Comment décrirais-tu cette équipe toulousaine ?
C’est une équipe qui peut cerner les points faibles de ses adversaires et sait bonifier la moindre erreur, la moindre maladresse ou errement défensif pour mettre au fond les occasions. C’est un peu comme les garçons finalement, ce sont des tueuses à sang froid, la moindre erreur est utilisée. Ce sera à nous de faire comme face à Grenoble : le moins d’erreurs possibles, d’être précis dans la conservation et dans la discipline. Elles ont des joueuses, comme Pauline Bourbon, qui mettent beaucoup de vitesse et sont capables de créer beaucoup de danger. C’est aussi un gros collectif. Elles ont l’avantage de jouer à Ernest Wallon, ça va être sympa : il y aura de l’ambiance.
Vous avez déjà vécu cela, lors de votre titre en 2021 face aux Blagnacaises sur leur pelouse…
On aime bien ce rôle d’outsiders, se retrouver seuls contre tous… et puis quand tu es coach le discours d’avant match et toujours plus facile comme cela (rires) !

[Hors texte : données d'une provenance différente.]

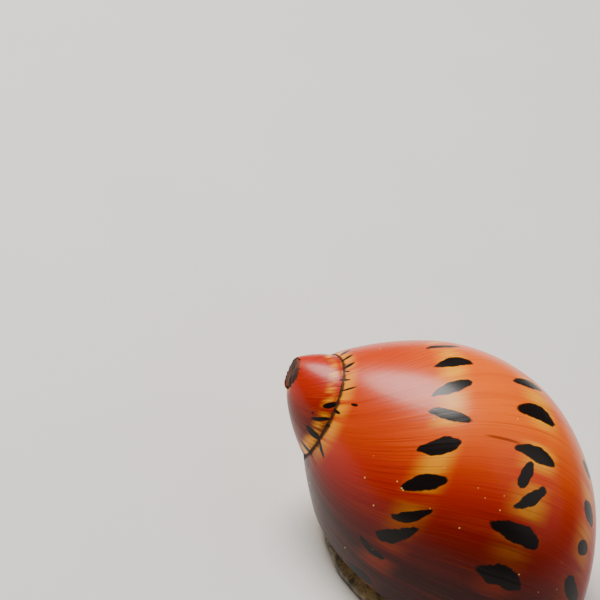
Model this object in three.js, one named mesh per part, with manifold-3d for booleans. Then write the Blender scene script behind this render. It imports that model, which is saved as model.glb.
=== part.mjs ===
// A living nerite snail crawling on a level floor, built life size in millimetres.
// X runs from the spire towards the front of the shell, Z is up, and the floor is Z = 0.
// The shell is a coiled tube whose section grows as it turns about a tilted axis.
// The soft body comes out under the lip, with the head towards +X and -Y.

import * as THREE from 'three';
import Module from 'manifold-3d';

const wasm = await Module();
wasm.setup();
const { Manifold, Mesh } = wasm;

// Driving dimensions of the shell coil
const SPIRAL_SIZE = 9.96;
const GROWTH_RATE = 0.145;
const GROWTH_SLOWING = 0.007;
const AXIS_DIP_DEG = 23.3;
const COIL_SPIN_DEG = -43.8;
const SECTION_RADIUS_OFFSET = 0.308;
const SECTION_AXIAL_OFFSET = 1.209;
const SECTION_FLATNESS = 0.52;
const SECTION_TILT_DEG = 68.5;
const SECTION_POWER = 1.87;
const SPIRE_START_DEG = -560;
const SPIRE_END_DEG = -135;
const LIP_END_DEG = 221;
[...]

L’engouement généré par les Filles depuis 2021 est-il toujours en phase de croissance et se nourrit-il encore ?
Oui, cela continue de s’entretenir et nous voyons de plus en plus de gens nous suivre. Nous avons toujours du mal à nous y faire mais beaucoup de gens viennent nous voir pour parler de Rugby féminin. Nous recevons beaucoup de compliments sur nos prestations, le niveau de jeu que nous sommes capables de mettre sur le terrain. Nous avons des supporters qui ont découvert le Rugby Féminin il y a 15 jours après le baisser de rideau face à Castres (lors du ¼ de finale du Championnat face à Grenoble) : ils étaient sous le charme ! La qualité technique, la justesse, la stratégie… Nous gagnons des supporters à chacune de nos prestations, c’est forcément très valorisant et positif pour le rugby féminin. Nous attirons de plus en plus de monde mais pour continuer à le faire il faut avoir des résultats. C’est eux qui attirent les Médias, les spectateurs, qui donnent envie de venir nous voir. Contre Grenoble nous y sommes parvenus, il faut désormais renouveler cela pour passer au niveau supérieur et prolonger la saison jusqu’au bout.